> [Set exercise]: Copy whichever lines contain the string "scene".

> [Data lines]:

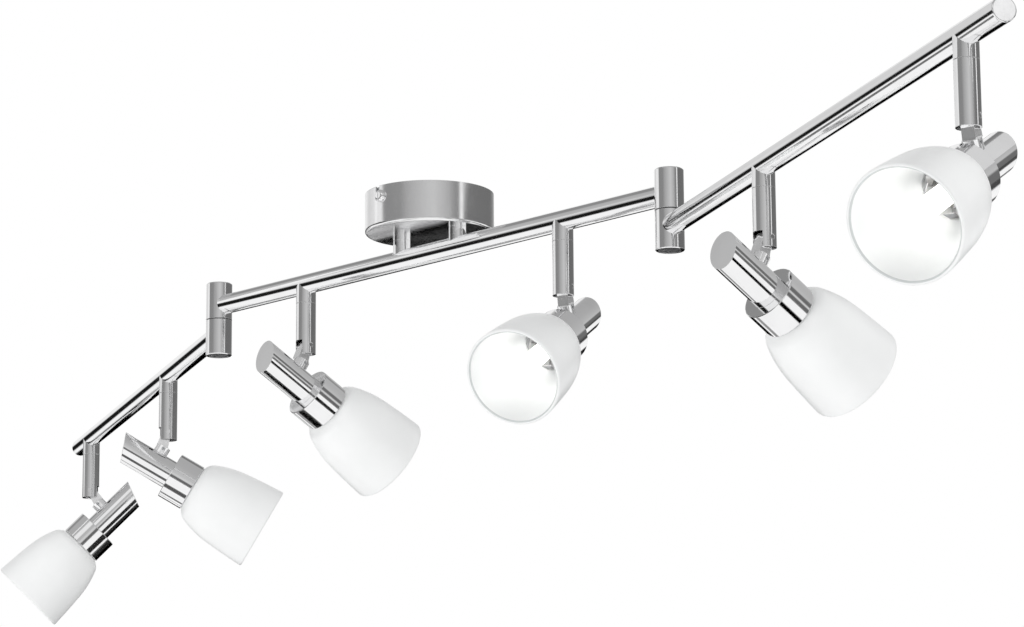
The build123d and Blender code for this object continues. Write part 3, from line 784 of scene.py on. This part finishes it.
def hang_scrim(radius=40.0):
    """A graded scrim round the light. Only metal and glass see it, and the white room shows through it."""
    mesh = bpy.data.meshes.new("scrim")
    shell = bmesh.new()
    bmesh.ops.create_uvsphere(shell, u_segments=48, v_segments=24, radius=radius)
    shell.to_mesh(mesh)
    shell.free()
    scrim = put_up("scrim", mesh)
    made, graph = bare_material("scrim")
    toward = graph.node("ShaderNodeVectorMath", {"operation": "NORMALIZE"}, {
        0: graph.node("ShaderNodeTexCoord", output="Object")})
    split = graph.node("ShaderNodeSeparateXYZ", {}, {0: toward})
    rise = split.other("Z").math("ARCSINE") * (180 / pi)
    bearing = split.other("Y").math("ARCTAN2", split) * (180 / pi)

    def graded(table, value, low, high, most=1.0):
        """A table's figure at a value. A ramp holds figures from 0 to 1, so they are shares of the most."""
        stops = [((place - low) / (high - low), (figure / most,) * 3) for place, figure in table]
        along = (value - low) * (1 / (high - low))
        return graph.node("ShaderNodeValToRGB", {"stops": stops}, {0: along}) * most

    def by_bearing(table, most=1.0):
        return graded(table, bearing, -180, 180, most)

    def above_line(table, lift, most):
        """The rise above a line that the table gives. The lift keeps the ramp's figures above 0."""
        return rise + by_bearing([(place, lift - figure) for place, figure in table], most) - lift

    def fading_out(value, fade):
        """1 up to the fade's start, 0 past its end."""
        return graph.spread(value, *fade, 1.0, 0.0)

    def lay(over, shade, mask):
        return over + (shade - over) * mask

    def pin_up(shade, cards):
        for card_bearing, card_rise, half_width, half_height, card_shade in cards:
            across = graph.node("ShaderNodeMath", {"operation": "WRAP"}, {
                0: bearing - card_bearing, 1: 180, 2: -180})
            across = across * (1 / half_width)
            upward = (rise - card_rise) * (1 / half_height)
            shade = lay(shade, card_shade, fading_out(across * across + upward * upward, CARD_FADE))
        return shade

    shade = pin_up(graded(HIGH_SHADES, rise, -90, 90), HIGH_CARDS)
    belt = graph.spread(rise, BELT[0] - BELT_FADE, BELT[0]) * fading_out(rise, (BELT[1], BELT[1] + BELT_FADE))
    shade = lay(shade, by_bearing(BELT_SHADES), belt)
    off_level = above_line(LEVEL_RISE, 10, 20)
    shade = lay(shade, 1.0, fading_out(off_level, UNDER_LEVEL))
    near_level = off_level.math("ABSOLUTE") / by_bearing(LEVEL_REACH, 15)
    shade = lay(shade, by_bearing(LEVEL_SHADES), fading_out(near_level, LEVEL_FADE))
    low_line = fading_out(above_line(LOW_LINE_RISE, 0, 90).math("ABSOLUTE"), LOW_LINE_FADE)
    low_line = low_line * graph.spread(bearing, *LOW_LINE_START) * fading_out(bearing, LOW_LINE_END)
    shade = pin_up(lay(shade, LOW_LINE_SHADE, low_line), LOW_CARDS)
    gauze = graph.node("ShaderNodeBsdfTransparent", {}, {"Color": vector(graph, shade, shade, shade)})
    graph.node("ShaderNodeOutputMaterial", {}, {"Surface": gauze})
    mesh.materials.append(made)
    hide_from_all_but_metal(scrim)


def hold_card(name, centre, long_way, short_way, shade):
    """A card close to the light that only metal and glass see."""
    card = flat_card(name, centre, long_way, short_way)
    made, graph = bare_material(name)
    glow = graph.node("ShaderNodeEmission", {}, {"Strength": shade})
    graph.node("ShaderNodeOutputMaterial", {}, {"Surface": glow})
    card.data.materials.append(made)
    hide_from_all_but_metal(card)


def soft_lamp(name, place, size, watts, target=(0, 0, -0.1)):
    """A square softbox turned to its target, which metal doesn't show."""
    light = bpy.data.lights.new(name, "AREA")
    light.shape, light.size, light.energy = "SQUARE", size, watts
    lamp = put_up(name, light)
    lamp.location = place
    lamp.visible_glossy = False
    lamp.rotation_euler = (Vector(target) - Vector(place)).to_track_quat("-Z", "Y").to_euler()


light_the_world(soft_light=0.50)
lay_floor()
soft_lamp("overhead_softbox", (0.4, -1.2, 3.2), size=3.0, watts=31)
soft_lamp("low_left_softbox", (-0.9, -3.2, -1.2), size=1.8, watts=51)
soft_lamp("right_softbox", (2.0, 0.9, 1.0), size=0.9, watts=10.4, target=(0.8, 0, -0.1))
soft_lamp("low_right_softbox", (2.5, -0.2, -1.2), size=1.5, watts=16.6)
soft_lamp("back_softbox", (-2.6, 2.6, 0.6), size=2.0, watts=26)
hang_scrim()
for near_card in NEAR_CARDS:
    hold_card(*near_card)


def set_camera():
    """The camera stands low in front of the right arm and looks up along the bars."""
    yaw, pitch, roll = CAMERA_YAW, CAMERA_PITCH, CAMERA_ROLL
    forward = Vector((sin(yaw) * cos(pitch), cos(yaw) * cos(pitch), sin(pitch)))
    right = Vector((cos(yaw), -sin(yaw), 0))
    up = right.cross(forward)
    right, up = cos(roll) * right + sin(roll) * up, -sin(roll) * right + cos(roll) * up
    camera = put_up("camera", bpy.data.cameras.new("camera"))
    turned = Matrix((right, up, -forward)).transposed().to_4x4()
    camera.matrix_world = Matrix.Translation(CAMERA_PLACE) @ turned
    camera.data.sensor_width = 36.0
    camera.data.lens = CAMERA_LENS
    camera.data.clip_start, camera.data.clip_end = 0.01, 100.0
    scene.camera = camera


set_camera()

> [Exercise response]:
The build123d and Blender code for this object continues. Write part 3, from line 784 of scene.py on. This part finishes it.
    scene.camera = camera